Выбрать главу

Принятая на себя обязанность — достичь твердого, постоянного спокойствия духа — обусловливалась не столько желанием уменьшить свое горе, сколько тем, что тревога казалась мне грубою, недостойною человека. Взволнованный ум уже не рассуждает больше: он вращается в непреодолимом водовороте преувеличенных мыслей, создается логика безумная, бешеная, злобная, такое состояние есть абсолютно антифилософское, антихристианское.

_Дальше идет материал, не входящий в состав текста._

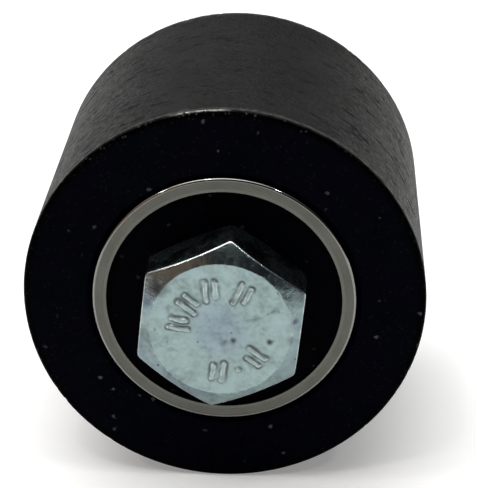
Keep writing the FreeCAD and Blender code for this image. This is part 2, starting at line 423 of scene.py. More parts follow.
# bumps are (height, distance in millimetres), laid one on another
def bumped(tree, *bumps):
    normal = None
    for height, distance in bumps:
        values = {"Height": height, "Distance": distance * mm, "Strength": 1.0}
        if normal is not None:
            values["Normal"] = normal
        normal = put(tree, "ShaderNodeBump", values).outputs[0]
    return normal


def shade(*rgb):
    return (*rgb, 1.0)


treadFinish = {
    "dark": shade(0.0008, 0.0009, 0.0008), "pale": shade(0.0068, 0.0071, 0.0066),
    "pit": shade(0.0004, 0.0004, 0.0004), "dust": shade(0.10, 0.10, 0.095), "edge": shade(0.07, 0.07, 0.067),
    "streak": shade(0.014, 0.014, 0.013), "specular": 0.2, "roughness": (0.32, 0.55), "pitRoughness": 0.35,
    "grainDepth": 0.095, "fineDepth": 0.025, "lineDepth": 0.02, "pitDepth": 2.0,
    # shares of the lines, the clouds and the grain in the tone, and how much the rubbed edge is lightened, as
    # wear and as a painted highlight line along the rim
    "lineShare": 0.2, "cloudShare": 0.35, "grainShare": 0.45, "edgeHighlightShare": 0.7,
    "toneRange": (0.25, 0.75), "streakRange": (0.62, 0.72, 0.0, 0.5), "gougeRange": (0.55, 0.66),
    "roughRange": (0.4, 1.6),
}


def makeTread():
    look = treadFinish
    material, tree, shader = newFinish("rollerTreadPlastic", Specular_IOR_Level=look["specular"])
    lines = effect(tree, "turnedLines", Lines=3.2, Sweep=15.0, Detail=5.0)
    grain = effect(tree, "mottle", Spots_Per_mm=2.6, Contrast=0.24, Detail=6.0, Seed=2.0)["Tone"]
    cloud = effect(tree, "mottle", Spots_Per_mm=0.22, Contrast=0.22, Detail=4.0, Seed=5.0)["Tone"]
    fine = effect(tree, "mottle", Spots_Per_mm=6.5, Contrast=0.3, Detail=4.0, Seed=4.0)["Tone"]
    largePits = effect(tree, "specks", Cells_Per_mm=0.9, Share=0.35, Size=0.3, Seed=3.0)["Specks"]
    smallPits = effect(tree, "specks", Cells_Per_mm=2.4, Share=0.3, Size=0.3, Seed=6.0)["Specks"]
    pits = calc(tree, "MAXIMUM", largePits, smallPits)
    dust = effect(tree, "specks", Cells_Per_mm=1.3, Share=0.06, Size=0.1, Seed=8.0)["Specks"]
    scrape = effect(tree, "turnedLines", Lines=2.2, Sweep=2.5, Detail=3.0, Seed=9.0)["Lines"]
    gouge = effect(tree, "turnedLines", Lines=1.5, Sweep=7.0, Detail=4.0, Seed=14.0)["Lines"]
    gouge = smoothStep(tree, gouge, *look["gougeRange"])
    hollow = calc(tree, "MAXIMUM", pits, gouge)
    # rubbed rim edge, lightened partly as wear and partly as a painted highlight line
    edge = effect(tree, "edgeWearAndPaintedLight", Start=0.03, End=0.2, Breakup=0.6, Seed=6.0)["Wear"]
    tone = mixture(
        tree, (lines["Lines"], look["lineShare"]), (cloud, look["cloudShare"]), (grain, look["grainShare"]),
    )
    colour = blend(tree, smoothStep(tree, tone, *look["toneRange"]), look["dark"], look["pale"])
    colour = blend(tree, smoothStep(tree, scrape, *look["streakRange"]), colour, look["streak"])
    colour = blend(tree, hollow, colour, look["pit"])
    colour = blend(tree, dust, colour, look["dust"])
    colour = blend(tree, calc(tree, "MULTIPLY", edge, look["edgeHighlightShare"]), colour, look["edge"])
    rough = calc(tree, "ADD", grain, lines["Bands"])
    rough = smoothStep(tree, rough, *look["roughRange"], *look["roughness"])
    rough = calc(tree, "ADD", rough, calc(tree, "MULTIPLY", hollow, look["pitRoughness"]))
    height = calc(tree, "SUBTRACT", grain, calc(tree, "MULTIPLY", pits, look["pitDepth"]))
    height = calc(tree, "SUBTRACT", height, gouge)
    normal = bumped(
        tree, (height, look["grainDepth"]), (lines["Lines"], look["lineDepth"]), (fine, look["fineDepth"]),
    )
    feed(tree, shader, Base_Color=colour, Roughness=rough, Normal=normal)
    return material


faceFinish = {
    "dark": shade(0.0001, 0.0003, 0.0022), "pale": shade(0.0002, 0.0013, 0.0030),
    "violet": shade(0.0007, 0.0004, 0.0030), "dust": shade(0.07, 0.075, 0.085),
    # worn is the pale of the rim's painted highlight; rim is the black of the band of painted shade
    "worn": shade(0.42, 0.42, 0.40), "rim": shade(0.0, 0.0, 0.0),
    "specular": 0.012, "roughRange": (0.3, 0.7), "roughness": (0.32, 0.46), "lineDepth": 0.006,
    "grainDepth": 0.008,
    "powderShare": 0.07, "dustShare": 0.9,
    # radii between which the rim's painted highlight line and its black band of painted shade come in
    "rimRadii": (16.62, 16.72), "shadeBandRadii": (16.0, 16.4),
    # where the rim's painted highlight is centred, and how that highlight and the flecks fall off from there
    "glintSpot": (-1.85, -13.3, 16.6), "glintReach": (2.8, 1.2, 0.04, 1.0), "fleckReach": (14.0, 3.0, 0.1, 0.6),
}


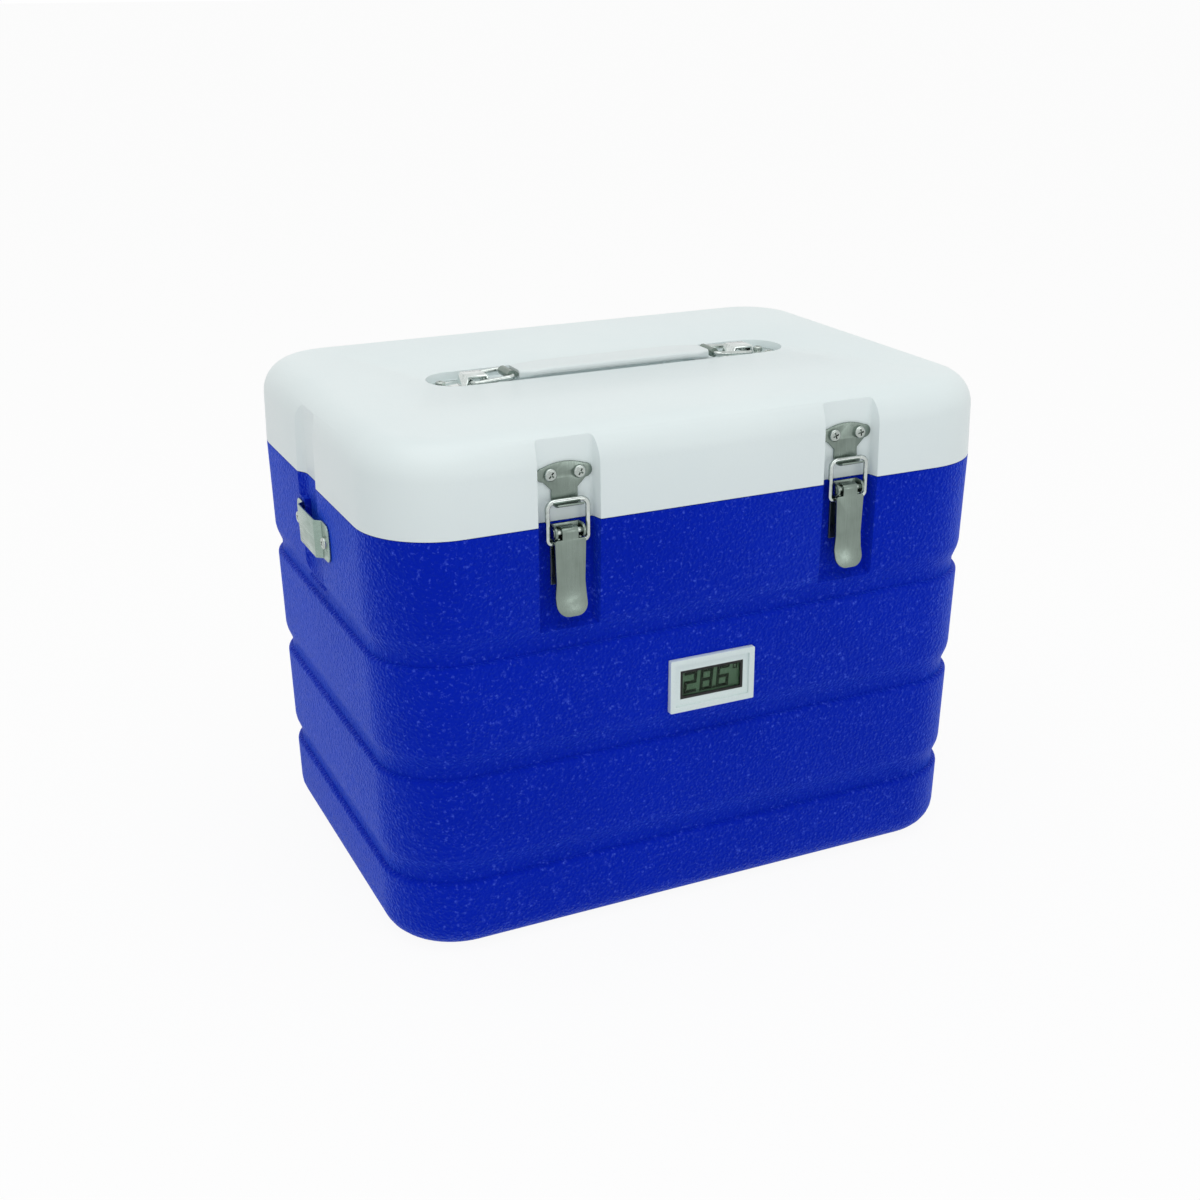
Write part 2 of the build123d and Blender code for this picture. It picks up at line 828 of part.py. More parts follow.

Если бы я был проповедником, я бы часто настаивал на необходимости не поддаваться душевной тревоге: ни при каком условии не может быть она хороша. Как был спокоен в Себе и мирен с другими Тот, Кому все мы должны подражать! Нет ни величия души, ни справедливости, если нет кротости, если не стремишься к тому, чтобы улыбаться, а стремишься раздражаться случайностями этой кратковременной жизни. Гнев не имеет за собой никакого достоинства, разве только в одном чрезвычайно редком случае, когда предполагается смирить им злобствующего и отвлечь его от несправедливости.

Может быть, есть гнев другого рода, чем тот, что знаю я, и менее достойный осуждения. Но тот неистовый гнев, рабом которого я был в то время, не был выражением одного горя: сюда примешивалось всегда много ненависти, много нестерпимого зуда к злословию и проклятию, к разрисовке общества или тех или других отдельных личностей красками самыми мерзкими. Эпидемическая болезнь в мире! Человек полагает, что он становится лучше, унижая других. Кажется, все друзья шепчут друг другу на ухо: «Будем любить только друг друга, крича, что все канальи, мы покажемся полубогами».

Курьезный факт, что жить в таком раздражении нам так нравится! Здесь даже полагают что-то вроде героизма. Если тот, против которого я вчера так неистовствовал, умер, немедленно же ищется другой. На кого мне жаловаться сегодня? Кого ненавидеть? Пусть бы хоть чудовище какое было!.. О, радость! Я нашел его! Идите, друзья, разорвем его!

Все так идет на свете, и без ненависти могу сказать, что идет плохо.

XVIII

Нечего было мне так сильно досадовать на скверную комнату, куда меня поместили. По счастливой случайности освободилась лучшая комната, которую и дали мне, что было для меня приятною неожиданностью.

Не должен ли был я быть чрезвычайно довольным при этом известии? И однако — я не был. Я не мог думать без сожаления о Маддалене. Какое ребячество! Хоть к кому-нибудь да иметь привязанность и по причинам, по истине, не особенно серьезным! Выходя из этой грязной каморки, я обернулся назад и кинул взгляд на стену, к которой я, бывало, так часто прислонялся в то время, как, может быть, с противоположной стороны несколькими вершками дальше, прислонялась и бедная Маддалена. Я хотел бы еще раз услыхать эти два трогательных стиха:

Chi rende alla meschina La sua felicita!

Напрасное желание! Вот еще одной разлукой больше в моей несчастной жизни. Не хочу долго говорить об этом, чтобы не дать повода смеяться надо мной, но я был бы лицемером, если бы не признался в том, что я еще долго грустил по ней.

Уходя, я поклонился двум из моих бедных соседей, бывших у окна. Вожака их не было тут, извещенный товарищами, он подбежал к окну и также поклонился мне. А потом начал напевать этот куплет: «Chi rende alla meschina…» Хотелось ли ему посмеяться надо мной? Бьюсь об заклад, что если бы задать этот вопрос пятидесяти лицам, сорок девять ответили бы «да». Однако, несмотря на такое большинство голосов, я склонен думать, что добрый вор хотел мне этим сделать любезность. Я так это и принял, и был ему за то благодарен. Я еще раз взглянул на него: он просунул сквозь железную решетку руку, держа в ней берет, и махал мне им в знак прощания, когда я поворачивался, чтобы спуститься с лестницы.

Во дворе, под навесом, я увидал глухонемого, что было для меня большим утешением. Он заметил меня, узнал и хотел бежать навстречу. Жена смотрителя, кто ее знает зачем, схватила его за ворот и прогнала домой. Мне было очень неприятно, что я не мог обнять его, но меня тронула его радость, с какою он побежал было ко мне. Ведь так приятно быть любимым!

Это был день больших происшествий. Пройдя два шага, я поравнялся с окном моей прежней комнаты, в которой жил теперь Джойа.

— Добрый день, Мелькиорре! — сказал я ему, проходя мимо. Он поднял голову и, кидаясь ко мне, вскричал:

— Добрый день, Сильвио.

Увы, мне не дали остановиться ни на одну минуту. Я свернул под большие ворота, поднялся по лесенке и очутился в чистенькой комнатке, как раз над комнатой Джойа.